Zexin Lu


2024

pdf bib
How Good Are LLMs at Out-of-Distribution Detection?
Bo Liu | Li-Ming Zhan | Zexin Lu | Yujie Feng | Lei Xue | Xiao-Ming Wu
Proceedings of the 2024 Joint International Conference on Computational Linguistics, Language Resources and Evaluation (LREC-COLING 2024)

Out-of-distribution (OOD) detection plays a vital role in enhancing the reliability of machine learning models. As large language models (LLMs) become more prevalent, the applicability of prior research on OOD detection that utilized smaller-scale Transformers such as BERT, RoBERTa, and GPT-2 may be challenged, due to the significant differences in the scale of these models, their pre-training objectives, and the paradigms used for inference. This paper initiates a pioneering empirical investigation into the OOD detection capabilities of LLMs, focusing on the LLaMA series ranging from 7B to 65B in size. We thoroughly evaluate commonly used OOD detectors, examining their performance in both zero-grad and fine-tuning scenarios. Notably, we alter previous discriminative in-distribution fine-tuning into generative fine-tuning, aligning the pre-training objective of LLMs with downstream tasks. Our findings unveil that a simple cosine distance OOD detector demonstrates superior efficacy, outperforming other OOD detectors. We provide an intriguing explanation for this phenomenon by highlighting the isotropic nature of the embedding spaces of LLMs, which distinctly contrasts with the anisotropic property observed in smaller BERT family models. The new insight enhances our understanding of how LLMs detect OOD data, thereby enhancing their adaptability and reliability in dynamic environments. We have released the source code at https://github.com/Awenbocc/LLM-OOD for other researchers to reproduce our results.

2023

pdf bib
Towards LLM-driven Dialogue State Tracking
Yujie Feng | Zexin Lu | Bo Liu | Liming Zhan | Xiao-Ming Wu
Proceedings of the 2023 Conference on Empirical Methods in Natural Language Processing

Dialogue State Tracking (DST) is of paramount importance in ensuring accurate tracking of user goals and system actions within task-oriented dialogue systems. The emergence of large language models (LLMs) such as GPT3 and ChatGPT has sparked considerable interest in assessing their efficacy across diverse applications. In this study, we conduct an initial examination of ChatGPT’s capabilities in DST. Our evaluation uncovers the exceptional performance of ChatGPT in this task, offering valuable insights to researchers regarding its capabilities and providing useful directions for designing and enhancing dialogue systems. Despite its impressive performance, ChatGPT has significant limitations including its closed-source nature, request restrictions, raising data privacy concerns, and lacking local deployment capabilities. To address these concerns, we present LDST, an LLM-driven DST framework based on smaller, open-source foundation models. By utilizing a novel domain-slot instruction tuning method, LDST achieves performance on par with ChatGPT. Comprehensive evaluations across three distinct experimental settings, we find that LDST exhibits remarkable performance improvements in both zero-shot and few-shot setting compared to previous SOTA methods. The source code is provided for reproducibility.

2021

pdf bib
Engage the Public: Poll Question Generation for Social Media Posts
Zexin Lu | Keyang Ding | Yuji Zhang | Jing Li | Baolin Peng | Lemao Liu
Proceedings of the 59th Annual Meeting of the Association for Computational Linguistics and the 11th International Joint Conference on Natural Language Processing (Volume 1: Long Papers)

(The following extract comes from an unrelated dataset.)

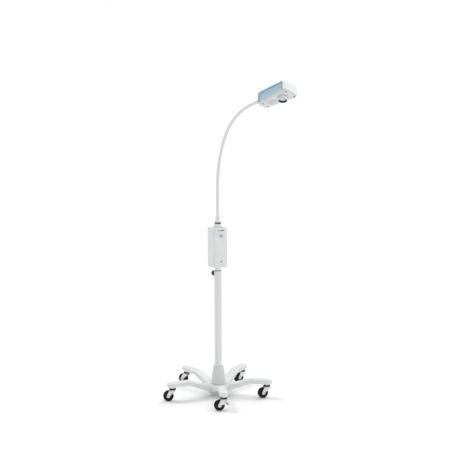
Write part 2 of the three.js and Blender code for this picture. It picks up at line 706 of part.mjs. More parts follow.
// One rounded-rectangle ring of the head, moved inwards by the inset and drawn in by the shrink.
// The underside rises by its own share of the shrink.
function headRing(x, inset, shrink, lowerShare) {
  const t = x / HEAD_LENGTH;
  const margin = inset + shrink;
  const halfWidth = THREE.MathUtils.lerp(NECK_END.halfWidth, OUTER_END.halfWidth, t) - margin;
  const top = THREE.MathUtils.lerp(NECK_END.top, OUTER_END.top, t) - margin;
  const bottom = UNDERSIDE + inset + shrink * lowerShare;
  const corner = Math.max(HEAD_CORNER - inset - shrink * 0.6, 4);
  const outline = roundedRectangle(2 * halfWidth, top - bottom, corner);
  const points = outline.extractPoints(2).shape;
  if (points[0].distanceTo(points[points.length - 1]) < 1e-6) points.pop();
  return points.map((point) => new THREE.Vector3(x, point.x, point.y + (top + bottom) / 2));
}

// The head's rounded form, or the same form moved inwards for its hollow.
function headForm(inset) {
  const turns = 3;
  const rings = [];
  for (let i = 0; i <= turns; i += 1) {
    const angle = (i / turns) * (Math.PI / 2);
    const round = NECK_END.round - inset;
    rings.push(headRing(inset + round * (1 - Math.cos(angle)), inset, round * (1 - Math.sin(angle)), 1));
  }
  for (let i = 0; i <= turns; i += 1) {
    const angle = (i / turns) * (Math.PI / 2);
    const round = OUTER_END.round - inset;
    const x = HEAD_LENGTH - inset - round * (1 - Math.sin(angle));
    rings.push(headRing(x, inset, round * (1 - Math.cos(angle)), LOWER_EDGE_SHARE));
  }
  return loft(rings);
}

function headShell() {
  return headForm(0).subtract(headForm(HEAD_SHELL));
}

// Everything lower than the tray's rim, raised by an offset.
function belowRim(offset) {
  return block(300, 200, 200, 100, 0, UNDERSIDE + TRAY_DEPTH + offset - 100);
}

// Screw posts that hang from the top of the shell down to the tray, for the screws the test accepts.
function screwPosts(accepts) {
  const { post, radius, length } = TRAY_SCREW;
  const bottom = UNDERSIDE + TRAY_DEPTH - 3;
  const solid = rod(post, bottom, 60, 12);
  const hole = rod(radius + GAP, bottom - 1, UNDERSIDE + length + 2, 12);
  const posts = TRAY_SCREWS.filter(accepts).map(([x, y]) => solid.subtract(hole).translate([x, y, 0]));
  return wasm.Manifold.union(posts).intersect(headForm(HEAD_SHELL / 2));
}

function headTray() {
  const collarHole = rod(COLLAR_NECK + GAP, -80, 0, 24).translate([LENS_X, 0, 0]);
  const window = block(WINDOW.length, WINDOW.width, 2 * WINDOW.depth, WINDOW.x, 0, UNDERSIDE);
  const { radius, head, pocket } = TRAY_SCREW;
  const seat = rod(head + GAP, UNDERSIDE - 5, UNDERSIDE + pocket, 16);
  const hole = seat.add(rod(radius + GAP, UNDERSIDE - 5, UNDERSIDE + HEAD_SHELL + 5, 12));
  const holes = TRAY_SCREWS.map(([x, y]) => hole.translate([x, y, 0]));
  return headShell().intersect(belowRim(0)).subtract(collarHole).subtract(window)
    .subtract(wasm.Manifold.union(holes));
}

function headCover() {
  const keep = block(200, 200, 200, CAP_START - 100, 0, 0);
  const neckHole = rod(NECK_RADIUS + GAP, -5, 30, 16).rotate([0, 90, 0]);
  return headShell().intersect(keep).subtract(belowRim(GAP)).subtract(neckHole)
    .add(screwPosts(([x]) => x < CAP_START));
}

function headEndCap() {
  const keep = block(200, 200, 200, CAP_START + GAP + 100, 0, 0);
  return headShell().intersect(keep).subtract(belowRim(GAP)).add(screwPosts(([x]) => x > CAP_START));
}

// A pan-head screw with a cross recess, its head down in the tray's pocket.
function trayScrew([x, y]) {
  const { radius, head, headHeight, length, pocket } = TRAY_SCREW;
  const top = UNDERSIDE + pocket - GAP;
  const bottom = top - headHeight;
  const screw = turned([
    [0, bottom], [head - 1, bottom], [head, bottom + 0.7], [head, top], [radius, top],
    [radius, UNDERSIDE + length], [0, UNDERSIDE + length],
  ], 16);
  return screw
    .subtract(block(4, 0.9, 2, 0, 0, bottom))
    .subtract(block(0.9, 4, 2, 0, 0, bottom))
    .translate([x, y, 0]);
}

function lensCollar() {
  return turned([
    [COLLAR_BORE, MOUTH], [COLLAR_RADIUS - 1, MOUTH], [COLLAR_RADIUS, MOUTH + 1.5],
    [COLLAR_RADIUS, UNDERSIDE - GAP], [COLLAR_NECK, UNDERSIDE - GAP],
    [COLLAR_NECK, UNDERSIDE + 9], [COLLAR_BORE, UNDERSIDE + 9],
  ], 24).translate([LENS_X, 0, 0]);
}

// Black barrel that tapers from the mouth up to the light source.
function lightTube() {
  const outer = COLLAR_BORE - GAP;
  return turned([
    [LENS_RADIUS + GAP, MOUTH + 0.5], [outer, MOUTH + 0.5], [outer, UNDERSIDE + 12],
    [11, BARREL_TOP], [9.5, BARREL_TOP], [16, UNDERSIDE + 11], [16, LENS_SEAT],
    [LENS_RADIUS + GAP, LENS_SEAT],
  ], 24).translate([LENS_X, 0, 0]);
}

// Domed glass, held against the step inside the barrel.
function lens() {
  const back = LENS_SEAT - GAP;
  return turned([
    [0, back - 6.5], [7, back - 6], [13, back - 4.6], [LENS_RADIUS, back - 2.5],
    [LENS_RADIUS, back], [0, back],
  ], 24).translate([LENS_X, 0, 0]);
}

// Light source bonded into one unit: emitter, round board, square base and cooling fins.
function ledModule() {
  const bottom = BARREL_TOP + GAP;
  const [board, base, finHeight, finWidth] = [1.6, 4, 15, 2];
  const emitter = block(8, 8, 2, 0, 0, bottom - 0.5);
  const plate = rod(19, bottom, bottom + board + 1, 24);
  const baseBottom = bottom + board;
  let unit = emitter.add(plate).add(block(MODULE_SIZE, MODULE_SIZE, base, 0, 0, baseBottom + base / 2));
  for (let i = 0; i < FIN_COUNT; i += 1) {
    const y = ((MODULE_SIZE - finWidth) * i) / (FIN_COUNT - 1) - (MODULE_SIZE - finWidth) / 2;
    unit = unit.add(block(MODULE_SIZE, finWidth, finHeight, 0, y, baseBottom + base + finHeight / 2 - 1));
  }
  return unit.translate([LENS_X, 0, 0]);
}

function addHead() {
  addPiece(light, 'head_tray', headPlaced(headTray()), 'whitePlastic');
  addPiece(light, 'head_cover', headPlaced(headCover()), 'bluePlastic');
  addPiece(light, 'head_end_cap', headPlaced(headEndCap()), 'whitePlastic');
  addPiece(light, 'lens_collar', headPlaced(lensCollar()), 'whitePlastic');
  addPiece(light, 'light_tube', headPlaced(lightTube()), 'blackPlastic');
  addPiece(light, 'lens', headPlaced(lens()), 'clearLens');
  addPiece(light, 'led_module', headPlaced(ledModule()), 'aluminium');
  TRAY_SCREWS.forEach((spot, i) => {
    addPiece(light, `tray_screw_${i + 1}`, headPlaced(trayScrew(spot)), 'darkSteel');
  });
}

addStand();
for (let leg = 0; leg < LEG_COUNT; leg += 1) addCastor(leg);
addColumn();
addControlBox();
addNeck();
addHead();

export default light;
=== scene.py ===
"""Looks for a mobile surgical light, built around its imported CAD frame.

Meshes are drawn in millimetres, in the frame of the part they belong to: above the floor for the stand
and the column, about the swivel axis for a castor, and along the neck for the head. Each part's matrix
then takes its meshes to the row frame in metres.
"""

import json
import math

import bmesh
import bpy
from mathutils import Matrix, Vector


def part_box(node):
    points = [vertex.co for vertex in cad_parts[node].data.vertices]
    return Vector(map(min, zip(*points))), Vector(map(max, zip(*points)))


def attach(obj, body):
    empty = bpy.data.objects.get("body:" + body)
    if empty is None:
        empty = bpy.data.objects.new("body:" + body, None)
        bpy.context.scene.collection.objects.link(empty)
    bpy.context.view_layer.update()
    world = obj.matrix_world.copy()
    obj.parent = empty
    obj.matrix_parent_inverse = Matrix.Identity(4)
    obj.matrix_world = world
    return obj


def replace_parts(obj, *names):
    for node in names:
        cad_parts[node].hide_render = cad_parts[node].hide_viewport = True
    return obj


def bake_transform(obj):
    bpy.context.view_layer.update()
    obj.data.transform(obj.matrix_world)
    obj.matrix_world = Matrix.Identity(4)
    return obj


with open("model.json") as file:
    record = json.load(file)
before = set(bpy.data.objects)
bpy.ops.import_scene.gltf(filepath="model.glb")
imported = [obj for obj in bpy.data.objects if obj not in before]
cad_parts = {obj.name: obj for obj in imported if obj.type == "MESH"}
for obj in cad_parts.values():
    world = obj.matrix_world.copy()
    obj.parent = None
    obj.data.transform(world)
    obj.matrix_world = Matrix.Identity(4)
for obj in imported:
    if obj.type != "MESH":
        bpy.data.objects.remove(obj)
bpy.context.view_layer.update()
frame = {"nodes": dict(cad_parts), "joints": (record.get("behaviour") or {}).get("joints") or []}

MM = 0.001
JOINTS = {joint["name"]: joint for joint in frame["joints"]}
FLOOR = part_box("wheel_tyre_1")[0].z
STAND = Matrix.Translation((0, 0, FLOOR)) @ Matrix.Scale(MM, 4)


def limits(node):
    """Lowest and highest corner of a CAD node, in millimetres above the floor."""
    low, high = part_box(node)
    inverse = STAND.inverted()
    return inverse @ low, inverse @ high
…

This paper presents a novel task to generate poll questions for social media posts. It offers an easy way to hear the voice from the public and learn from their feelings to important social topics. While most related work tackles formal languages (e.g., exam papers), we generate poll questions for short and colloquial social media messages exhibiting severe data sparsity. To deal with that, we propose to encode user comments and discover latent topics therein as contexts. They are then incorporated into a sequence-to-sequence (S2S) architecture for question generation and its extension with dual decoders to additionally yield poll choices (answers). For experiments, we collect a large-scale Chinese dataset from Sina Weibo containing over 20K polls. The results show that our model outperforms the popular S2S models without exploiting topics from comments and the dual decoder design can further benefit the prediction of both questions and answers. Human evaluations further exhibit our superiority in yielding high-quality polls helpful to draw user engagements.